How often do you hear the marketing person say, "that’s a neat idea, but we don’t have the budget this year"?

Shouldn’t she say, "We have an unlimited budget for ads that work"…

Change your pricing

When a restaurant goes from a la carte to either a buffet or a prix fixe meal, it is able to find a new class of customers.

Could a law firm charge by the project? When I incorporated Yoyodyne, a fancy firm charged us a fix rate.

Netflix went from charging by the rental to charging by the month.

We use tolls to charge people who drive over bridges more than other folks. We don’t hesitate to charge people ordering steak more than people ordering pasta in a restaurant. Could the library charge frequent readers more? What about insurance companies charging more to young families (more likely to have a baby).

Ski areas have a huge fixed cost base (land, grooming, etc.) so they get greedy, sell too many lift tickets and the lines get long. Fixed pricing encourages people to ski a lot, at peak times.
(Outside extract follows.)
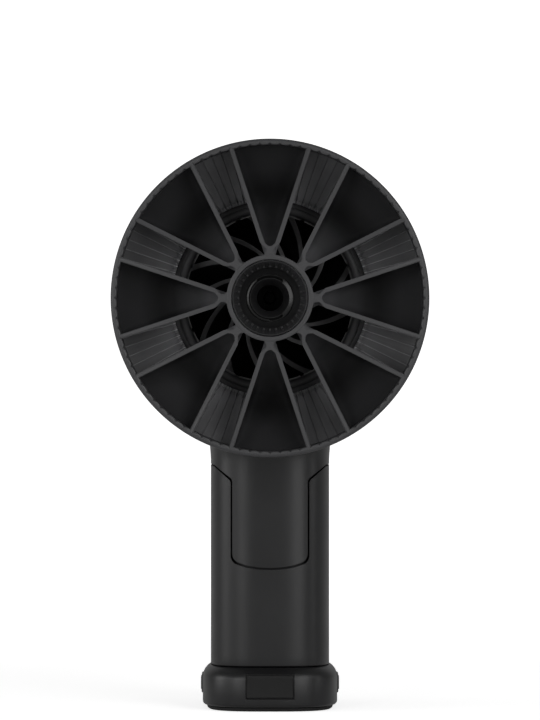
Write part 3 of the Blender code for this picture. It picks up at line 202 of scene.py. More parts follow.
# --- finishes -------------------------------------------------------------------------
@dataclass(frozen=True)
class Finish:
    """A moulded surface: a base colour, slow mottling and a fine spark-eroded grain.

    grain is the size of its texture and depth how deep it is, both in millimetres.  unevenness
    is how far the roughness wanders with the mottling, and grain_unevenness with the grain.
    """

    name: str
    slot: str
    colour: Colour
    roughness: float
    specular: float = 0.5
    metallic: float = 0.0
    grain: float = 0.35
    depth: float = 0.012
    mottle: float = 0.10
    mottle_size: float = 22.0
    unevenness: float = 0.08
    grain_unevenness: float = 0.05

    def build(self) -> bpy.types.Material:
        """Return the material, made the first time it is asked for."""
        found = bpy.data.materials.get(self.name)
        if found:
            return found
        made = bpy.data.materials.new(self.name)
        made.use_nodes = True
        made.diffuse_color = (*self.colour, 1.0)
        shader = made.node_tree.nodes["Principled BSDF"]
        web = Web(made.node_tree)
        place = web.node("ShaderNodeTexCoord").other("Object")
        slow = self.noise(web, place, self.mottle_size, detail=3.0)
        fine = self.noise(web, place, self.grain, detail=2.0)
        shader.inputs["Metallic"].default_value = self.metallic
        shader.inputs["Specular IOR Level"].default_value = self.specular
        self.link(web, self.tint(web, place, slow), shader, "Base Color")
        rough = (slow - 0.5) * (2 * self.unevenness) + (fine - 0.5) * self.grain_unevenness + self.roughness
        self.link(web, rough, shader, "Roughness")
        self.link(web, self.relief(web, place, fine), shader, "Normal")
        return made

    @staticmethod
    def noise(web: Web, place: Wire, size: float, detail: float) -> Wire:
        """Return noise with features of a size in millimetres."""
        return web.node("ShaderNodeTexNoise", None,
                        {"Vector": place, "Scale": 1 / (size * MM), "Detail": detail})

    @staticmethod
    def link(web: Web, value: Wire, shader: bpy.types.Node, name: str) -> None:
        """Feed one input of the shader."""
        web.tree.links.new(value.socket, shader.inputs[name])

    def tint(self, web: Web, place: Wire, slow: Wire) -> Wire:
        """Return the base colour, a little lighter and darker from place to place."""
        light = tuple(channel * (1 + self.mottle) for channel in self.colour)
        dark = tuple(channel * (1 - self.mottle) for channel in self.colour)
        return blend(web, slow, dark, light)

    def relief(self, web: Web, place: Wire, fine: Wire) -> Wire:
        """Return the normal of the grain."""
        return web.node("ShaderNodeBump", None,
                        {"Strength": 1.0, "Distance": self.depth * MM, "Height": fine})


def blend(web: Web, share: Wire, low: Colour | Wire, high: Colour | Wire) -> Wire:
    """Mix two colours.

    Args:
        web: the tree.
        share: 0 for low and 1 for high.
        low: a colour or a colour socket.
        high: the other one.

    Returns:
        The mixed colour.
    """
    ends = [value if isinstance(value, Wire) else (*value, 1.0) for value in (low, high)]
    mixed = web.node("ShaderNodeMix", {"data_type": "RGBA"}, {0: share, 6: ends[0], 7: ends[1]})
    return Wire(web, mixed.socket.node.outputs[2])


@dataclass(frozen=True)
class GradedFinish(Finish):
    """A moulding painted lighter or darker with its depth or its distance from the fan axis: painted light
    and shade.

    by_depth picks its depth.  tones holds pairs: a distance in millimetres and the share of
    the colour there.
    """

    by_depth: bool = False
    tones: tuple[tuple[float, float], ...] = ((0.0, 1.0), (60.0, 1.0))

    def axes(self, web: Web, place: Wire) -> Wire:
        """Return the place from the head's origin, split into its axes."""
        shifted = web.node("ShaderNodeVectorMath", {"operation": "SUBTRACT"},
                           {0: place, 1: tuple(Form.origins[Where.HEAD])})
        return web.node("ShaderNodeSeparateXYZ", None, {0: shifted})

    def reach(self, axes: Wire) -> Wire:
        """Return the distance from the fan axis."""
        return (axes.other("X").power(2) + axes.other("Z").power(2)).power(0.5)

    def tint(self, web: Web, place: Wire, slow: Wire) -> Wire:
        """Return the base colour, graded with painted light and shade."""
        axes = self.axes(web, place)
        along = axes.other("Y") if self.by_depth else self.reach(axes)
        low = self.tones[0][0]
        span = self.tones[-1][0] - low
        peak = max(share for _, share in self.tones)
        stops = [((spot - low) / span, share / peak) for spot, share in self.tones]
        tone = web.node("ShaderNodeValToRGB", {"stops": stops}, {0: (along - low * MM) / (span * MM)})
        return web.node("ShaderNodeVectorMath", {"operation": "SCALE"},
                        {0: self.marks_and_painted_light(web, place, slow), "Scale": tone * peak})

    def marks_and_painted_light(self, web: Web, place: Wire, slow: Wire) -> Wire:
        """Return the colour before it is graded."""
        return super().tint(web, place, slow)


@dataclass(frozen=True)
class RadialFinish(GradedFinish):
    """A fluted moulding with streaks drawn out towards the fan axis, and painted light on its beads and
    flutes.

    The beads are painted lighter at the sides, a painted highlight, and darker at the top and bottom,
    a painted shade; the flutes are painted lighter at the top and bottom, a painted light.
    A mark is streak_width wide at mean_radius, and drawn_out is its width as a share of its length.
    """

    streak: float = 0.10
    streak_width: float = 0.55
    mean_radius: float = 45.0
    drawn_out: float = 0.04
    beads: int = 96
    bead_half: float = 0.22
    # painted highlight: how much lighter a bead is at the sides
    bead_side_highlight: float = 1.6
    # painted shade: how much darker a bead is at the top and bottom
    bead_end_shade: float = 0.7
    # painted light: how much lighter the flutes are at the top and bottom
    upright_flute_light: float = 0.35

    def marks_and_painted_light(self, web: Web, place: Wire, slow: Wire) -> Wire:
        """Return the base colour with streaks that are fine round the axis and long towards it, painted
        highlights and shade on the beads, and painted light in the flutes at the top and bottom.
        """
        axes = self.axes(web, place)
        turned = axes.other("Z").angle_to(axes.other("X"))
        reach = self.reach(axes)
        unrolled = web.node("ShaderNodeCombineXYZ", None,
                            {0: turned * (self.mean_radius * MM), 1: reach * self.drawn_out, 2: 0.0})
        streaks = self.noise(web, unrolled, self.streak_width, detail=2.0)
        light = tuple(channel * (1 + self.streak) for channel in self.colour)
        dark = tuple(channel * (1 - self.streak) for channel in self.colour)
        colour = blend(web, (streaks - 0.5) * 2 + slow * 0.5 + 0.25, dark, light)
        away = web.node("ShaderNodeMath", {"operation": "PINGPONG"},
                        {0: turned * (self.beads / (2 * math.pi)), 1: 0.5})
        across = away * reach * (2 * math.pi / self.beads)
        bead = web.node("ShaderNodeMapRange", {"interpolation_type": "SMOOTHSTEP"},
                        {"Value": across, "From Min": self.bead_half * 0.5 * MM,
                         "From Max": self.bead_half * MM, "To Min": 1.0, "To Max": 0.0})
        # Painted light and shade: beads lighter at the sides and darker at the top and bottom, flutes lighter
        # at the top and bottom.
        sideways = (axes.other("X") / reach).power(2)
        lift = bead * (sideways * (self.bead_side_highlight + self.bead_end_shade) - self.bead_end_shade) + 1.0
        flutes = (1.0 - sideways) * self.upright_flute_light + 1.0
        return web.node("ShaderNodeVectorMath", {"operation": "SCALE"}, {0: colour, "Scale": lift * flutes})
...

What if only cost $3 to get on the mountain, plus a small charge for each lift ride and a premium price for popular lifts at popular times? The technology is already there, the only reason not to try it is momentum.

If you’re a copywriter or masseuse or other sort of freelancer, how many retainer clients do you need to relax and spend more time on the work, less on the billing/looking part? What happens when an artist does this?

Why don’t airlines experiment with auctioning of seats, baseball card style? You could buy the rights to a seat for $200 (speculating, if you like) and then try to sell it off as the flight time get closer–it’s not hard to imagine an easy to use website for these transactions. The seat might change hands a dozen times, earning the airline a processing fee each time, and enriching those that want to start trading this expiring commodity. Sports teams are already trying to figure out how to make this work.

Changing your pricing changes your story.